More than 80 years have passed since the Holocaust softly began stepping into news reports.
“Do our families not ever deserve the truth?” Gochin said. “Lithuanian government officials say tthe murders were committed by Nazis and ‘criminals.’ They avoid using ‘Lithuanian criminals.’ One is just supposed to interpret that these were random criminals.”
In Gochin’s view, “according to the Nuremberg Laws, every single member of their provisional government should be listed as a Holocaust perpetrator,” he said.
“Our families were murdered. Lithuania did not punish one single murderer. Not one.”
He prefers bold language: “I ask for no assistance,” he sad. “I do not expect to succeed. Others did not, and neither will I.”

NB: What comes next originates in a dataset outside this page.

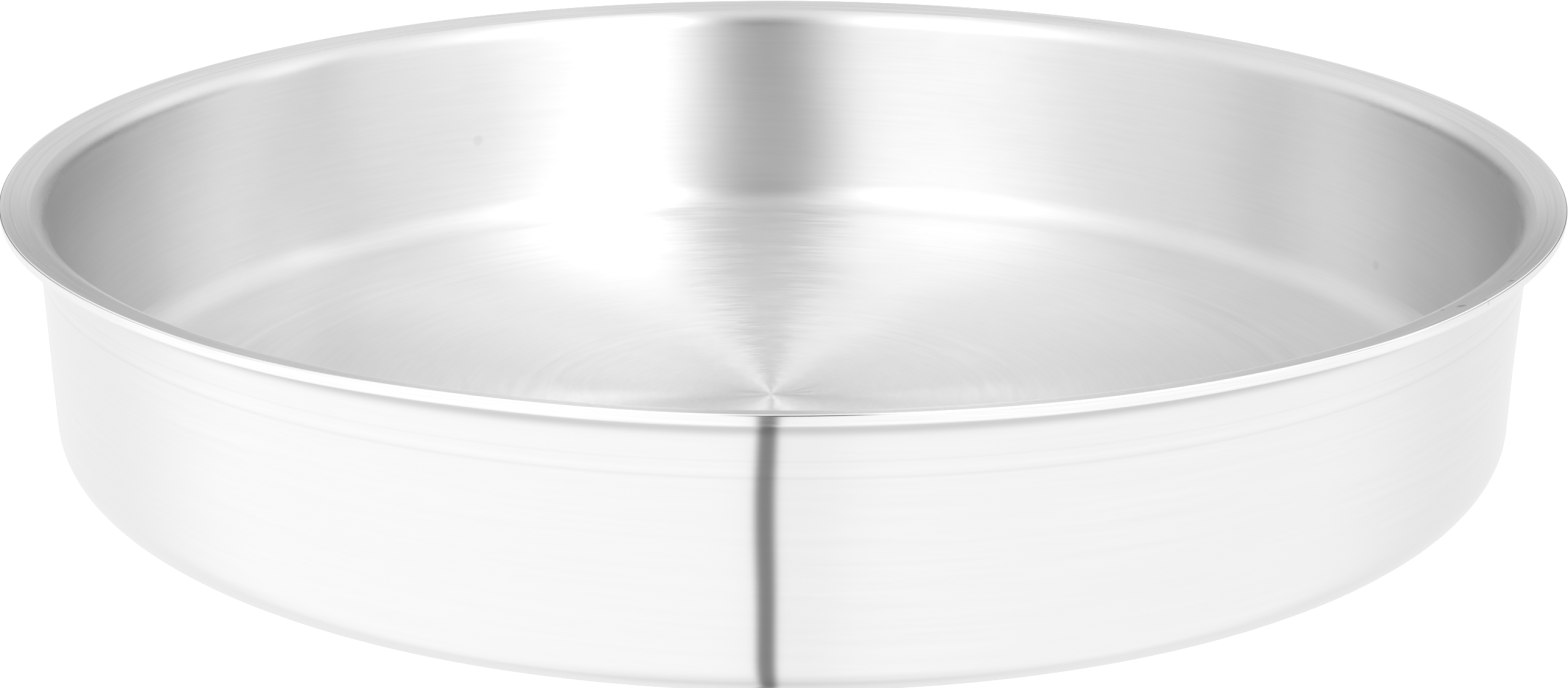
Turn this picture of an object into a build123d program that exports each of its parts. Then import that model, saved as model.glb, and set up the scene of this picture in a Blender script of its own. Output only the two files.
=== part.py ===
from build123d import *

import os

# Round cake tin: one disc of aluminium sheet, spun over a former into a pan with a rounded floor
# corner, a slightly leaning wall and a rim that is turned outward and trimmed to a plain edge.
# Millimetres. The origin is the centre of the underside, on the table, and +Z points up.

# Driving dimensions of the tin
mouth_diameter = 280.0  # inside, where the line of the wall meets the line of the rim
overall_height = 51.3  # from the table to the rim's upper edge
sheet_thickness = 2.0  # the same all over, because the tin is one sheet
wall_lean = 1.3  # how much the wall moves inward, on the radius, from mouth to floor
floor_corner_radius = 6.5  # inside, between floor and wall

# Driving dimensions of the rim
rim_width = 8.25  # on the radius, from the mouth to the trimmed edge
rim_rise = 2.1  # how much the rim climbs from the mouth to the trimmed edge
rim_bend_radius = 1.8  # underneath, between wall and rim
rim_edge_break = 0.4  # under the trimmed edge, whose upper corner is left crisp
trim_allowance = 5.0  # how far the sheet runs past the edge before it is trimmed

# Derived places on the inner face of the sheet
mouth_radius = mouth_diameter / 2
mouth_height = overall_height - rim_rise
floor_radius = mouth_radius - wall_lean
rim_radius = mouth_radius + rim_width
rim_slope = rim_rise / rim_width


def inner_face_corners():
    """Corners of the sheet's inner face, as radius and height: floor centre, floor corner, mouth
    and the edge of the rim before it is trimmed."""
    untrimmed_radius = rim_radius + trim_allowance
    untrimmed_height = overall_height + rim_slope * trim_allowance
    return [
        (0, sheet_thickness),
        (floor_radius, sheet_thickness),
        (mouth_radius, mouth_height),
        (untrimmed_radius, untrimmed_height),
    ]


def sheet_section():
    """Half of the tin's cross-section, in the plane of radius and height."""
    # The rim bends the other way from the floor corner, so its inner face is the larger arc there.
    inner_bend_radius = rim_bend_radius + sheet_thickness
    with BuildSketch() as section:
        with BuildLine():
            FilletPolyline(*inner_face_corners(), radius=[floor_corner_radius, inner_bend_radius])
            offset(amount=sheet_thickness, side=Side.RIGHT)
        make_face()
        # Trimming on the lathe leaves an upright edge at the rim's radius.
        with Locations((rim_radius, 0)):
            Rectangle(
                2 * trim_allowance,
                2 * overall_height,
                align=(Align.MIN, Align.MIN),
                mode=Mode.SUBTRACT,
            )
        trimmed_corners = section.vertices().group_by(Axis.X)[-1].sort_by(Axis.Y)
        chamfer(trimmed_corners[0], rim_edge_break)
    return section.sketch


def tin_shell():
    """The whole tin: its cross-section turned once round the upright axis."""
    upright_section = Plane.XZ * sheet_section()
    shell = revolve(upright_section, axis=Axis.Z)
    shell.label = "tin_shell"
    return shell


def main():
    os.makedirs("parts", exist_ok=True)
    shell = tin_shell()
    export_step(shell, "parts/tin_shell.step")
    box = shell.bounding_box()
    print("tin_shell", round(shell.volume), "mm3", "across", round(box.size.X, 2), "high", round(box.size.Z, 2))


main()
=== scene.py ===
import math

import bpy
import numpy as np
from mathutils import Matrix, Vector

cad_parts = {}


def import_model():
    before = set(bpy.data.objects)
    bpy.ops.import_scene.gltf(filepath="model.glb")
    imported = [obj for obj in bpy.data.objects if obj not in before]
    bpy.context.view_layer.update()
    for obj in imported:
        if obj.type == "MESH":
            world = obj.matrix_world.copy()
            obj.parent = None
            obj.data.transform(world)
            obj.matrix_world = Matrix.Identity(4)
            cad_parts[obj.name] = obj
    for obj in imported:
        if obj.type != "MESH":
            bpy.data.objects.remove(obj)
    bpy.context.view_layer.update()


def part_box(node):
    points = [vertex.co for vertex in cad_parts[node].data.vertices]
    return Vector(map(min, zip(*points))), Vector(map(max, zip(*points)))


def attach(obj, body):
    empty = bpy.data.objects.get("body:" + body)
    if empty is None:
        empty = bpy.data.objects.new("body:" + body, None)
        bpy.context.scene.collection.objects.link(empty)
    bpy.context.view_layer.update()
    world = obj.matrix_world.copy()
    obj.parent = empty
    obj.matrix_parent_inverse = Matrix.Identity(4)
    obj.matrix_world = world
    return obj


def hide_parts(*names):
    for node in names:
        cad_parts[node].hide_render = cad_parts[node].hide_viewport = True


# Looks of the round cake tin: one spun sheet of bright aluminium. Metres, in the frame's own axes.

MM = 0.001
FULL_TURN = 2 * math.pi
QUARTER_TURN = math.radians(90)
UP = Vector((0, 0, 1))
ACROSS = Vector((1, 1, 0))

# Sizes of the tin that the frame doesn't give
SHEET_THICKNESS = 2.0 * MM
WALL_LEAN = 1.3 * MM
FLOOR_CORNER_RADIUS = 6.5 * MM
RIM_WIDTH = 8.25 * MM
RIM_RISE = 2.1 * MM
RIM_BEND_RADIUS = 1.8 * MM
RIM_UPPER_ROUNDING = 0.3 * MM
RIM_LOWER_ROUNDING = 0.6 * MM

# The section's corners, in order from the middle of the floor to the middle of the base. A part of
# the section belongs to the corner that it leads to, together with that corner's rounding.
FLOOR_END, FLOOR_CORNER, MOUTH, RIM_TOP, RIM_UNDER, UNDER_BEND, BASE_CORNER, BASE_END = range(8)

# The lathe's marks are centred a little off the rim's axis
BRUSH_CENTRE = Vector((-2.3 * MM, 0, 0))

# Mesh
STEPS_ROUND = 512
ARC_STEP = math.radians(7.5)
LONGEST_SEGMENT = 3.5 * MM
TOOL_LINE_SEGMENT = 0.3 * MM

# Hand spinning leaves the sheet a little uneven
RIPPLE_WAVES = 9
RIPPLE_LENGTH = 30 * MM
FEWEST_ROUND, MOST_ROUND = 2, 16
WALL_RIPPLE, WALL_SEED = 0.08 * MM, 224
FLOOR_RIPPLE, FLOOR_SEED = 0.03 * MM, 5
RIM_RIPPLE, RIM_SEED = 0.05 * MM, 7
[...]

But that kind of realism does not slow Gochin.
“The genocide of our people was the most industrialized in the world,” he said. “But 50 million Chinese were murdered by Mao. Genocides are happening all over the world. It is a natural state of humans to kill anybody you oppose. If we are ever to stop these genocides, perpetrators need to know they will be held to account.”
He warned that Lithuania he is different from his fellow activists and difference-makers.
“I am young,” said Gochin. “I have time. We have truth and dignity. Each time they deceive, I re-focus. I will not go away. As a proud Litvak, I will not stand by as our families are revictimized. They require the truth. I will fight to my last breath to ensure they have it.”